Available data:
+++
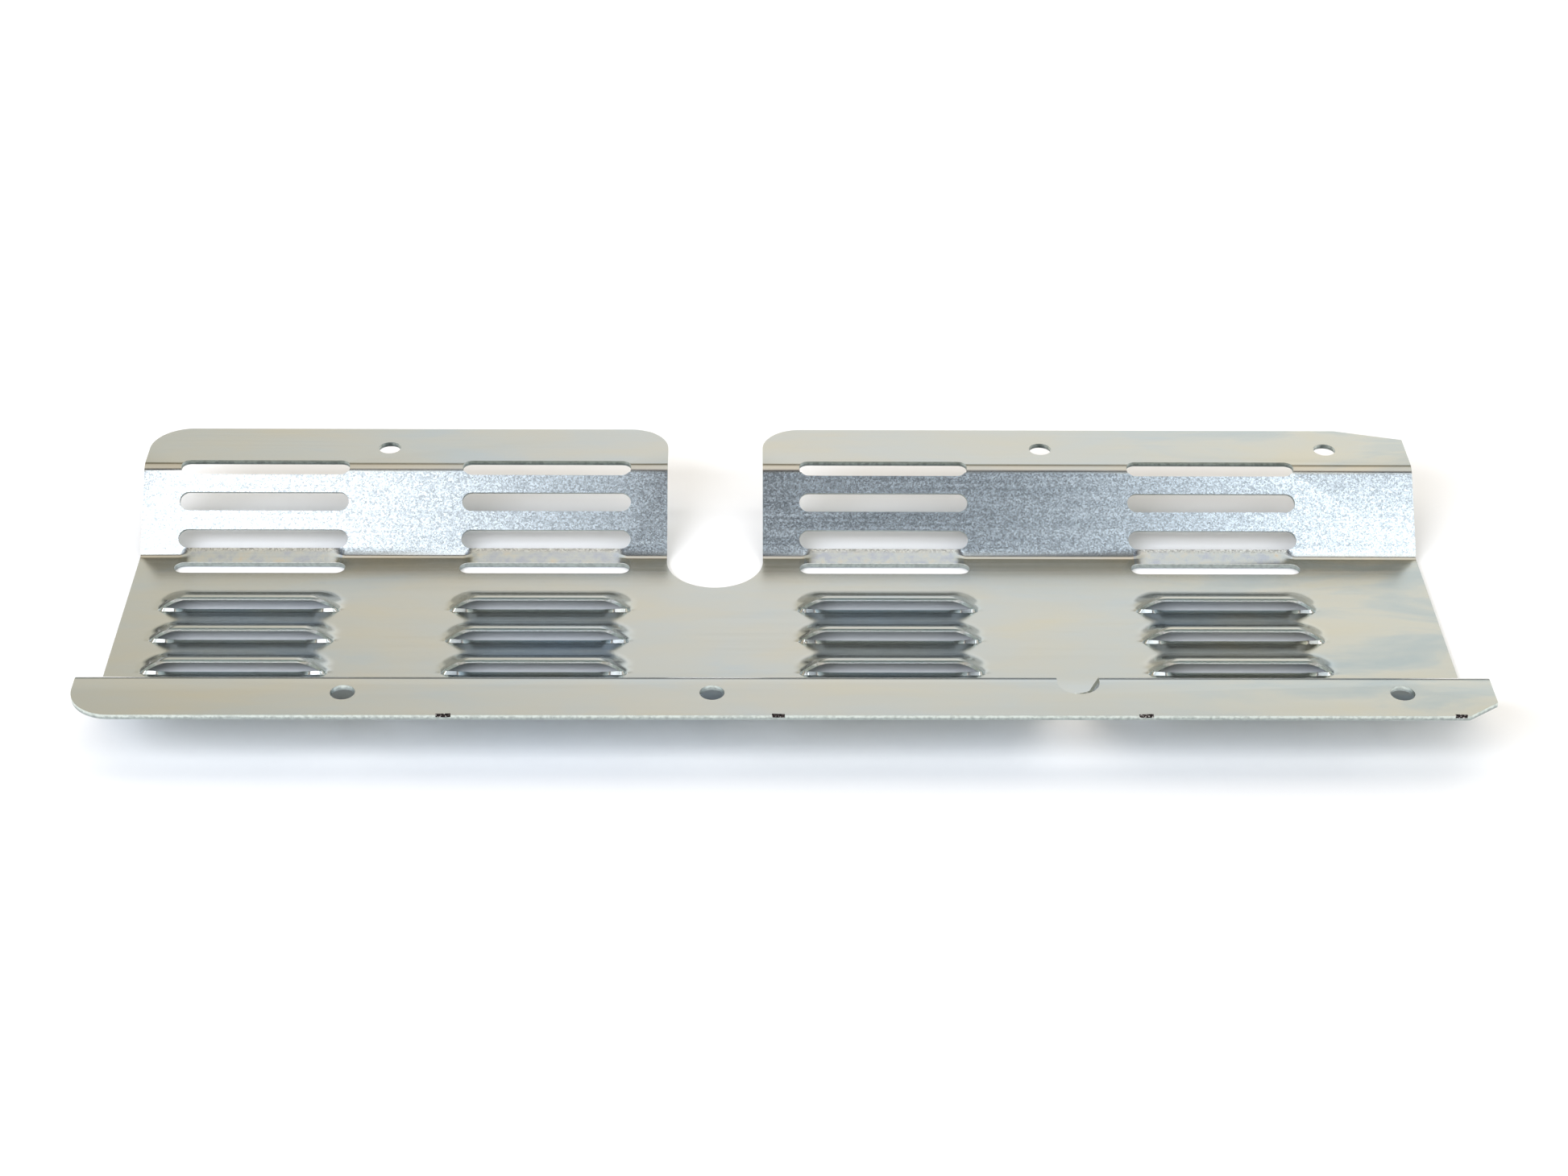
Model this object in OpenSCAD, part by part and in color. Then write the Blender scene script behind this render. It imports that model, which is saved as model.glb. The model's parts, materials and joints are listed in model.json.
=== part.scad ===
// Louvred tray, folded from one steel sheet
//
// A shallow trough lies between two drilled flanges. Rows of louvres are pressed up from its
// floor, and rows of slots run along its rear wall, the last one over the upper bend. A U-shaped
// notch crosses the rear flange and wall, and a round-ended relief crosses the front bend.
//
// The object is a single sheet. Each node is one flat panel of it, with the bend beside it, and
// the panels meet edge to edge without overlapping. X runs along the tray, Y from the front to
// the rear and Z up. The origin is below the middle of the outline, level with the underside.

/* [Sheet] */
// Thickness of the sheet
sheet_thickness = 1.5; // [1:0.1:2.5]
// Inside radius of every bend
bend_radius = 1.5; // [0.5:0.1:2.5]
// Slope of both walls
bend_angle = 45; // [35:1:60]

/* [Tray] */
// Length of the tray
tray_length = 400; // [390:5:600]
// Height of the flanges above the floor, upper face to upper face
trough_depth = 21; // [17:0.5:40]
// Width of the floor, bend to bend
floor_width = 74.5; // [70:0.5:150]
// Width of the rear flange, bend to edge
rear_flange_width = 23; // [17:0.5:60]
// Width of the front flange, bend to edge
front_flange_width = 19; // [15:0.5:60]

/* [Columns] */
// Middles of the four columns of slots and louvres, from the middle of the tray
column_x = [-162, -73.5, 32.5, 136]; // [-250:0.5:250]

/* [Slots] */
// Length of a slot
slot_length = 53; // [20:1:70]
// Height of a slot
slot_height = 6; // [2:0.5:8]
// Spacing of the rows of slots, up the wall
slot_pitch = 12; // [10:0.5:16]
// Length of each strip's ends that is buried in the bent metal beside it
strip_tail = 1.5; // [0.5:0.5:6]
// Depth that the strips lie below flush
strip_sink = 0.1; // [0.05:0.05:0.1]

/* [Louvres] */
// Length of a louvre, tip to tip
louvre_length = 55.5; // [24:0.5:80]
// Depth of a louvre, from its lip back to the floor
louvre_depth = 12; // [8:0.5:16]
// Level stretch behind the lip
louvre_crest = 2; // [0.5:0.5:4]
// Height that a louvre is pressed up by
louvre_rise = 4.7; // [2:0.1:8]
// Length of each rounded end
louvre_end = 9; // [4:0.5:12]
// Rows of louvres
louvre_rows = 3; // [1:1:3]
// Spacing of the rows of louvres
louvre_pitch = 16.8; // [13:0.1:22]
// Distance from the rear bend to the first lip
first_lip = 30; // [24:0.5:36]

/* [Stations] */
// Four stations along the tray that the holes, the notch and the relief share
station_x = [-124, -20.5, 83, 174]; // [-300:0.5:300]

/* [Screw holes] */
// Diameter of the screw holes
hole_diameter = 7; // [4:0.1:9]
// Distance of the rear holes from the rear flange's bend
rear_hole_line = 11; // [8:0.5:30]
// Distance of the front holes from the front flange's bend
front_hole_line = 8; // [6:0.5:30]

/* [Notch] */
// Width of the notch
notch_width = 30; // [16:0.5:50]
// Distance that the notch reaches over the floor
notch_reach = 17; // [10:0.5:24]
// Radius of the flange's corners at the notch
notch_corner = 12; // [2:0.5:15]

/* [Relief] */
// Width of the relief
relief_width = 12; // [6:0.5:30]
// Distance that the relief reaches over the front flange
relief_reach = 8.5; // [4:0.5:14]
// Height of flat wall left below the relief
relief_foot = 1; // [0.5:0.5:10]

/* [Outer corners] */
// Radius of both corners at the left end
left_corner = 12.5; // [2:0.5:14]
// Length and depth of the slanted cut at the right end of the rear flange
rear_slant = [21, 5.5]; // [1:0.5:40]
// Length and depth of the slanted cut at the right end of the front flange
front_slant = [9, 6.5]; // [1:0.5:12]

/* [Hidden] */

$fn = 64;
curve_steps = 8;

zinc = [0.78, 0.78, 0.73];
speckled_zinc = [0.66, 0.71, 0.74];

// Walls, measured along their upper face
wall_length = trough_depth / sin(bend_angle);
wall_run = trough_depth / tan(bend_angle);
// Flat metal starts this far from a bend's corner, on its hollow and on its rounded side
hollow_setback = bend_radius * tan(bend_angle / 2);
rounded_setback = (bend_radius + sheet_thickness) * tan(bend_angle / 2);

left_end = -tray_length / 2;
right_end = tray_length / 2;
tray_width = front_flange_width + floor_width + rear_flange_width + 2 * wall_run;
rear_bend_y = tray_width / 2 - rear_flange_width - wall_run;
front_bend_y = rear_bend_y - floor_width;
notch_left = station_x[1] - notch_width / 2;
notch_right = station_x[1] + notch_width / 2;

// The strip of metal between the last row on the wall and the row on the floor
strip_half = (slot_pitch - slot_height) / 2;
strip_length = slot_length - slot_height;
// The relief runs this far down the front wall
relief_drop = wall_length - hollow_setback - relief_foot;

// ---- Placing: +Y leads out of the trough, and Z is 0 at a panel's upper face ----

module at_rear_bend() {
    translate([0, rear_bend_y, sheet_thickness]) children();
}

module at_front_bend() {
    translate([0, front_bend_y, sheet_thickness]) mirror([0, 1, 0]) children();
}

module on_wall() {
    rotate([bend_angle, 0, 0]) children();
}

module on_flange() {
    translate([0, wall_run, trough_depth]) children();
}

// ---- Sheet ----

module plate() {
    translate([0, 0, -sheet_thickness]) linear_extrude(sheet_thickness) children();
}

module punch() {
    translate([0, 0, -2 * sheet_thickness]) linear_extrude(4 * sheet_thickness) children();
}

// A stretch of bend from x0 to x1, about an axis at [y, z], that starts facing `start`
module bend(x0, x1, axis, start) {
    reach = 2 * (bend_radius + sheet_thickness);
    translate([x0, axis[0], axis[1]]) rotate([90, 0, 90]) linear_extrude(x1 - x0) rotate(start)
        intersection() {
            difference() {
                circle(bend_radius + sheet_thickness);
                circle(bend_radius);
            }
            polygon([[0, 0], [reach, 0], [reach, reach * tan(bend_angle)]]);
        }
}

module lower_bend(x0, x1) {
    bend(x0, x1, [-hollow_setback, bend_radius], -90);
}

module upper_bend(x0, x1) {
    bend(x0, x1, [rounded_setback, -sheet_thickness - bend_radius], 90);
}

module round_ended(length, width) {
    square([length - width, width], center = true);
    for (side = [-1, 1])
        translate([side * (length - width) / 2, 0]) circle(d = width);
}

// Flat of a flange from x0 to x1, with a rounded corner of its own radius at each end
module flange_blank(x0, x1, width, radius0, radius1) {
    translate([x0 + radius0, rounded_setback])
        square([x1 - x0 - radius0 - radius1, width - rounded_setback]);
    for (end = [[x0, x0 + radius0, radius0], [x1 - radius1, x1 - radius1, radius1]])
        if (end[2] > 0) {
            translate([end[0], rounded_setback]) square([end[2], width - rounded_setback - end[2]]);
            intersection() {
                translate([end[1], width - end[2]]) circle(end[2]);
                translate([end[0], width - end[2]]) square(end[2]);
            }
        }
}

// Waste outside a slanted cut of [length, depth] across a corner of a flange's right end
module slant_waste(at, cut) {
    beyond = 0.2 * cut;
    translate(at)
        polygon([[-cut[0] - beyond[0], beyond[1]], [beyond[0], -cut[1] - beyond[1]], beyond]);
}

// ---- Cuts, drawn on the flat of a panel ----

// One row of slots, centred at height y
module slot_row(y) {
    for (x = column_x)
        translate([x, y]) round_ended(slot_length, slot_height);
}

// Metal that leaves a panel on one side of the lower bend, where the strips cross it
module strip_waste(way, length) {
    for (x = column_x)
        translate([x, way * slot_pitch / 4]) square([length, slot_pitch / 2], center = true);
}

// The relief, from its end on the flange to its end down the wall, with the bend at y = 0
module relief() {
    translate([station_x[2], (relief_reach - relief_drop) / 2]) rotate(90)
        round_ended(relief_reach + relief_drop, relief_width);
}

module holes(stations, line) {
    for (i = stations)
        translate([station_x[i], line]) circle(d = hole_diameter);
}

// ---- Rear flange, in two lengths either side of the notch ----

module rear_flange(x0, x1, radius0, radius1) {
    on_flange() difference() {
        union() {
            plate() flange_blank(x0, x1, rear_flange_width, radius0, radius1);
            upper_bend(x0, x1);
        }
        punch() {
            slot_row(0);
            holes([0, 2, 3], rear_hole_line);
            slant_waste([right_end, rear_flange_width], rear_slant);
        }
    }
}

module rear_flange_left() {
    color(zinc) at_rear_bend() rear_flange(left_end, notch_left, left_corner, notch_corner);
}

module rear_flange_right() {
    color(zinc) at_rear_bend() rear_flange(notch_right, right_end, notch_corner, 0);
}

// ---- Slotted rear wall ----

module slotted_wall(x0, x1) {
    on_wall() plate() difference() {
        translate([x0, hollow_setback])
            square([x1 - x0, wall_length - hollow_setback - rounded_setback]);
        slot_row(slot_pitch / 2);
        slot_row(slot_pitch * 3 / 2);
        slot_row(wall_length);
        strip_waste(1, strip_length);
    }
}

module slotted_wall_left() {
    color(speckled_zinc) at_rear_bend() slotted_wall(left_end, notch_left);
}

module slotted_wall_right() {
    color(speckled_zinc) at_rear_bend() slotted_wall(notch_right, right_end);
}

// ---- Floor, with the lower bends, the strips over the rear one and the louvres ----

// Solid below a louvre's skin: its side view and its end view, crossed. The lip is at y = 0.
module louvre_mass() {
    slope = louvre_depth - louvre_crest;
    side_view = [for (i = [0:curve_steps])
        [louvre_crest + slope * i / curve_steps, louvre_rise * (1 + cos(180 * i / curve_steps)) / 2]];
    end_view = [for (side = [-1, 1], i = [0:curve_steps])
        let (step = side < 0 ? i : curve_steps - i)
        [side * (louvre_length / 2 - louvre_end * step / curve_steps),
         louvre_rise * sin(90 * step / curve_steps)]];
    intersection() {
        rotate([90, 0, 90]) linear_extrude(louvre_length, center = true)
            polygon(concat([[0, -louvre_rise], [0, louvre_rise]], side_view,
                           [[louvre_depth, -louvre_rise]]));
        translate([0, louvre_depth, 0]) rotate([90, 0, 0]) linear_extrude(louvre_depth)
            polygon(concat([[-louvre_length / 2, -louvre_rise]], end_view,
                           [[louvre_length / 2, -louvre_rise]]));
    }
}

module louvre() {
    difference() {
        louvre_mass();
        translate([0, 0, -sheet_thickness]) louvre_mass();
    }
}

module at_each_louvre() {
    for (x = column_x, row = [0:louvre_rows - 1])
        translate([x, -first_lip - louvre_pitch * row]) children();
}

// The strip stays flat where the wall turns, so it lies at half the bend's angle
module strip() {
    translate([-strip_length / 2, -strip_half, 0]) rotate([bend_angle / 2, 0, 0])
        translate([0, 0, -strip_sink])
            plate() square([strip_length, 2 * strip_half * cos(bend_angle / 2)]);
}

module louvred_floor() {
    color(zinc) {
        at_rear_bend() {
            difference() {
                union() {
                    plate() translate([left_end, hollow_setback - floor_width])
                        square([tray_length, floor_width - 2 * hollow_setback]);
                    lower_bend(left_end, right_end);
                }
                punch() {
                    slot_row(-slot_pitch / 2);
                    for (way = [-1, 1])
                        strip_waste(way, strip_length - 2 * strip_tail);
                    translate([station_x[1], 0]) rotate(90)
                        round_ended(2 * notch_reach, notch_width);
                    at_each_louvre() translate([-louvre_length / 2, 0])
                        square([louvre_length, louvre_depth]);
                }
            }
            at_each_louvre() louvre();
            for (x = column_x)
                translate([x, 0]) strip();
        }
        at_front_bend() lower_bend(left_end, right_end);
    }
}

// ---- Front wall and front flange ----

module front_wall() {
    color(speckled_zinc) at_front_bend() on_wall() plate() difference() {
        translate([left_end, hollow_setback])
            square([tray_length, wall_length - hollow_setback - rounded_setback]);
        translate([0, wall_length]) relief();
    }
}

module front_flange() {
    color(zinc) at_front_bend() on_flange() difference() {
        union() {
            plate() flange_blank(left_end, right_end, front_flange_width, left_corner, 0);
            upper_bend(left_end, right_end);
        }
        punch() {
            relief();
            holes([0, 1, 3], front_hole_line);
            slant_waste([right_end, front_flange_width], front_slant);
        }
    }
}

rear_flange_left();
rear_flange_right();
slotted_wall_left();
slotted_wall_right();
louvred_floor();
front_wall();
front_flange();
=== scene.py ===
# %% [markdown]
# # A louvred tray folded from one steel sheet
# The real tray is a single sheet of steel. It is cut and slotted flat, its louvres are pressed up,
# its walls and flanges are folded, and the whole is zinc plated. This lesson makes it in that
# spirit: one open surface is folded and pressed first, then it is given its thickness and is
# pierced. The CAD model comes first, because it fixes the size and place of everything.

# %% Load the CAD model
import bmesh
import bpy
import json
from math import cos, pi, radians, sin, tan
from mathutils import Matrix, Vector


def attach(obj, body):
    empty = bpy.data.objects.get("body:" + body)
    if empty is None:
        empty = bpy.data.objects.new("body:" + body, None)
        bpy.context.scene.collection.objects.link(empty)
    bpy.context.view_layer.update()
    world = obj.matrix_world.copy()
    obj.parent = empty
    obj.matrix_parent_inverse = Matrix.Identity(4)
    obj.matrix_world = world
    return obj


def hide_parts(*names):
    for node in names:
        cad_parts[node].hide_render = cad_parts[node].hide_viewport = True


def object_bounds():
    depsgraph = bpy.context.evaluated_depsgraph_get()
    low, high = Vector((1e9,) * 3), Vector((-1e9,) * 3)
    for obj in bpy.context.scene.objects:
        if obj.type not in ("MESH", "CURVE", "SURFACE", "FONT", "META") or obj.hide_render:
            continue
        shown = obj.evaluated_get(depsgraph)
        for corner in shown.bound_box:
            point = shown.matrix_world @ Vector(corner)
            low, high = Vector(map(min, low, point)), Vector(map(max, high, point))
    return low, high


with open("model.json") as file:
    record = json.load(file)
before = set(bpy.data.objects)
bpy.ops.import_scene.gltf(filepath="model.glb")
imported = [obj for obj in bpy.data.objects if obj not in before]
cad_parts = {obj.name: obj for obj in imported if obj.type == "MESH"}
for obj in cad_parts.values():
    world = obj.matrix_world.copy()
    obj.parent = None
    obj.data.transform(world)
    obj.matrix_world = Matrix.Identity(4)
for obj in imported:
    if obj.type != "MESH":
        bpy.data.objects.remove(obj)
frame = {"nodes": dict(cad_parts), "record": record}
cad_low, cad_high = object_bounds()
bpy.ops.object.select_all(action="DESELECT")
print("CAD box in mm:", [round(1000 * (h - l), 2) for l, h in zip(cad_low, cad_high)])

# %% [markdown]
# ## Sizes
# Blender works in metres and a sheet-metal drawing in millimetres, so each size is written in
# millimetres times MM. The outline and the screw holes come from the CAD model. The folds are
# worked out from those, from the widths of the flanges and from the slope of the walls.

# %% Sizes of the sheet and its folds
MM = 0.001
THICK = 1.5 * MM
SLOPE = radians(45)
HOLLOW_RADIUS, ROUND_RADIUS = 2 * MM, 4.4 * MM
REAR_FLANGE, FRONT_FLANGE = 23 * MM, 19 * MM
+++
Set exercise: Write out, exactly as they stand, the lines from the one containing "if obj.type not" through the one containing "point = shown.matrix_world", both ends included.

Completed task:
        if obj.type not in ("MESH", "CURVE", "SURFACE", "FONT", "META") or obj.hide_render:
            continue
        shown = obj.evaluated_get(depsgraph)
        for corner in shown.bound_box:
            point = shown.matrix_world @ Vector(corner)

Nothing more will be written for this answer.